# [EXERCISE TASK]
Print the data exactly, leaving nothing out.

# [DATA LINES]
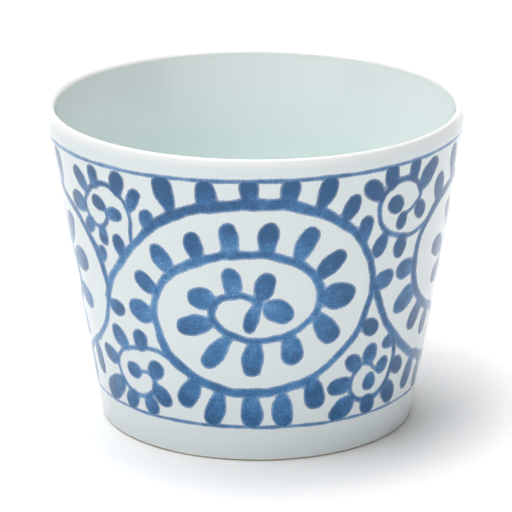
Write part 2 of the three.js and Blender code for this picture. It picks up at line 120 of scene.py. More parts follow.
# The medallion at the front winds inwards clockwise, with leaves on its outer side.
CLOCKWISE_MEDALLION = {
    "vine": [
        [-53, 31.6, 1.2], [-50.8, 34.4, 1.5], [-48.4, 36.8, 1.3], [-43.6, 40.9, 1.4],
        [-37.8, 45.2, 1.4], [-32.2, 48.8, 1.6], [-26.4, 52.1, 1.9], [-19.5, 54.3, 1.9],
        [-11.5, 55.7, 2.1], [-3, 56.3, 2.2], [5.7, 56.4, 2.2], [13, 55.3, 2.0],
        [20, 53.3, 1.9], [27.1, 49.9, 1.6], [32.5, 44.9, 1.3], [35.6, 40.6, 1.2],
        [36.4, 36.6, 1.3], [35.2, 31.4, 1.2], [31.4, 25.9, 1.2], [25, 21.6, 1.2],
        [16.5, 17.8, 1.5], [5.7, 15.9, 1.7], [-5, 15.4, 1.7], [-14.5, 16.5, 1.8],
        [-22.9, 19.1, 1.9], [-29.2, 22.6, 2.0], [-32.2, 27.3, 1.5], [-32.7, 31.8, 1.3],
        [-30.4, 36.8, 1.3], [-24, 41.2, 1.6], [-15.7, 44.1, 1.6], [-6.2, 45.6, 1.5],
        [3.3, 45.5, 1.4], [12.3, 43.3, 1.6], [18, 39.3, 1.5], [19.1, 34.6, 1.4],
        [14.6, 30.3, 1.2], [6.9, 27.6, 1.1], [-1.4, 27.1, 1.1], [-9.2, 28.5, 1.2],
        [-13.8, 32.2, 1.3], [-11, 35.9, 1.1], [-5, 36.8, 1.1], [0.1, 35.6, 1.2],
    ],
    "leaves": [
        # outer side of the outer turn, from the left over the top
        [-43, 42.2, -44.3, 46.1, 3.1, 0.8], [-31.6, 49.2, -33, 53.2, 3.1, 0.8],
        [-24.3, 53.9, -27.3, 61, 4.0, 0.8], [-13.6, 54.9, -14.4, 61, 4.1, 0.9],
        [-1.7, 56, -2.3, 62, 3.4, 1], [8.7, 56, 9, 62, 3.5, 1],
        [17.6, 55.2, 20.6, 61.6, 3.6, 0.75], [25.2, 51.8, 28, 57, 3.2, 0.75],
        [31.4, 47, 32.6, 51.8, 3.0, 0.9], [34.7, 28.8, 40.4, 25.9, 3.5, 0.7],
        [17.9, 18, 20.1, 11.2, 4.1, 0.75], [8.1, 14.9, 9, 7, 4.0, 0.7],
        [-1.7, 14.9, -1.9, 7, 4.2, 0.7], [-12.1, 15.3, -15.8, 7.4, 3.6, 0.7],
        [-20.2, 17.4, -25.5, 11.4, 3.9, 0.75],
        # outer side of the second turn
        [-51.9, 30.3, -45.2, 29.6, 3.2, 0.8], [-33.4, 30.5, -42.6, 31.1, 4.6, 0.6],
        [-31.6, 36, -38.6, 38.8, 3.6, 0.7], [-26.1, 40.9, -31.2, 45.9, 3.8, 0.7],
        [-16.9, 44, -19.2, 49.6, 3.5, 0.9], [-7.7, 45.3, -8.1, 52.2, 3.6, 1],
        [2.7, 45.6, 3.6, 52.4, 3.8, 0.95], [11.7, 44, 15.8, 51, 3.8, 0.75],
        [17.6, 40.4, 25.6, 45, 4.0, 0.7], [19.4, 35.7, 30.1, 35.8, 5.4, 0.5],
        [18, 31.9, 24.8, 26, 4.2, 0.7],
        # outer side of the inner turn, and the leaf that the vine ends in
        [-12.9, 35.4, -20.8, 36.1, 4.6, 0.6], [-14, 30.7, -24.8, 28.8, 4.3, 0.6],
        [-8.3, 27.9, -16.8, 21, 3.7, 0.6], [-0.8, 27, -1.8, 19.2, 4.0, 0.7],
        [10, 28.1, 11.5, 21.6, 4.2, 0.7], [-6.8, 36.8, -7.8, 42.6, 3.8, 0.8],
        [0.4, 35.8, 4, 41.5, 3.7, 0.5], [0.6, 35.6, -3, 29, 2.5, 0.8],
    ],
    "drop": [2.2, 34.4, 10.7, 32.4, 4.8, 0.4],
}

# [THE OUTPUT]
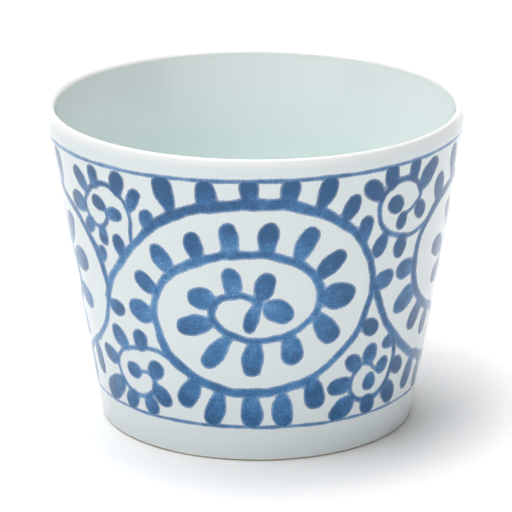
Write part 2 of the three.js and Blender code for this picture. It picks up at line 120 of scene.py. More parts follow.
# The medallion at the front winds inwards clockwise, with leaves on its outer side.
CLOCKWISE_MEDALLION = {
    "vine": [
        [-53, 31.6, 1.2], [-50.8, 34.4, 1.5], [-48.4, 36.8, 1.3], [-43.6, 40.9, 1.4],
        [-37.8, 45.2, 1.4], [-32.2, 48.8, 1.6], [-26.4, 52.1, 1.9], [-19.5, 54.3, 1.9],
        [-11.5, 55.7, 2.1], [-3, 56.3, 2.2], [5.7, 56.4, 2.2], [13, 55.3, 2.0],
        [20, 53.3, 1.9], [27.1, 49.9, 1.6], [32.5, 44.9, 1.3], [35.6, 40.6, 1.2],
        [36.4, 36.6, 1.3], [35.2, 31.4, 1.2], [31.4, 25.9, 1.2], [25, 21.6, 1.2],
        [16.5, 17.8, 1.5], [5.7, 15.9, 1.7], [-5, 15.4, 1.7], [-14.5, 16.5, 1.8],
        [-22.9, 19.1, 1.9], [-29.2, 22.6, 2.0], [-32.2, 27.3, 1.5], [-32.7, 31.8, 1.3],
        [-30.4, 36.8, 1.3], [-24, 41.2, 1.6], [-15.7, 44.1, 1.6], [-6.2, 45.6, 1.5],
        [3.3, 45.5, 1.4], [12.3, 43.3, 1.6], [18, 39.3, 1.5], [19.1, 34.6, 1.4],
        [14.6, 30.3, 1.2], [6.9, 27.6, 1.1], [-1.4, 27.1, 1.1], [-9.2, 28.5, 1.2],
        [-13.8, 32.2, 1.3], [-11, 35.9, 1.1], [-5, 36.8, 1.1], [0.1, 35.6, 1.2],
    ],
    "leaves": [
        # outer side of the outer turn, from the left over the top
        [-43, 42.2, -44.3, 46.1, 3.1, 0.8], [-31.6, 49.2, -33, 53.2, 3.1, 0.8],
        [-24.3, 53.9, -27.3, 61, 4.0, 0.8], [-13.6, 54.9, -14.4, 61, 4.1, 0.9],
        [-1.7, 56, -2.3, 62, 3.4, 1], [8.7, 56, 9, 62, 3.5, 1],
        [17.6, 55.2, 20.6, 61.6, 3.6, 0.75], [25.2, 51.8, 28, 57, 3.2, 0.75],
        [31.4, 47, 32.6, 51.8, 3.0, 0.9], [34.7, 28.8, 40.4, 25.9, 3.5, 0.7],
        [17.9, 18, 20.1, 11.2, 4.1, 0.75], [8.1, 14.9, 9, 7, 4.0, 0.7],
        [-1.7, 14.9, -1.9, 7, 4.2, 0.7], [-12.1, 15.3, -15.8, 7.4, 3.6, 0.7],
        [-20.2, 17.4, -25.5, 11.4, 3.9, 0.75],
        # outer side of the second turn
        [-51.9, 30.3, -45.2, 29.6, 3.2, 0.8], [-33.4, 30.5, -42.6, 31.1, 4.6, 0.6],
        [-31.6, 36, -38.6, 38.8, 3.6, 0.7], [-26.1, 40.9, -31.2, 45.9, 3.8, 0.7],
        [-16.9, 44, -19.2, 49.6, 3.5, 0.9], [-7.7, 45.3, -8.1, 52.2, 3.6, 1],
        [2.7, 45.6, 3.6, 52.4, 3.8, 0.95], [11.7, 44, 15.8, 51, 3.8, 0.75],
        [17.6, 40.4, 25.6, 45, 4.0, 0.7], [19.4, 35.7, 30.1, 35.8, 5.4, 0.5],
        [18, 31.9, 24.8, 26, 4.2, 0.7],
        # outer side of the inner turn, and the leaf that the vine ends in
        [-12.9, 35.4, -20.8, 36.1, 4.6, 0.6], [-14, 30.7, -24.8, 28.8, 4.3, 0.6],
        [-8.3, 27.9, -16.8, 21, 3.7, 0.6], [-0.8, 27, -1.8, 19.2, 4.0, 0.7],
        [10, 28.1, 11.5, 21.6, 4.2, 0.7], [-6.8, 36.8, -7.8, 42.6, 3.8, 0.8],
        [0.4, 35.8, 4, 41.5, 3.7, 0.5], [0.6, 35.6, -3, 29, 2.5, 0.8],
    ],
    "drop": [2.2, 34.4, 10.7, 32.4, 4.8, 0.4],
}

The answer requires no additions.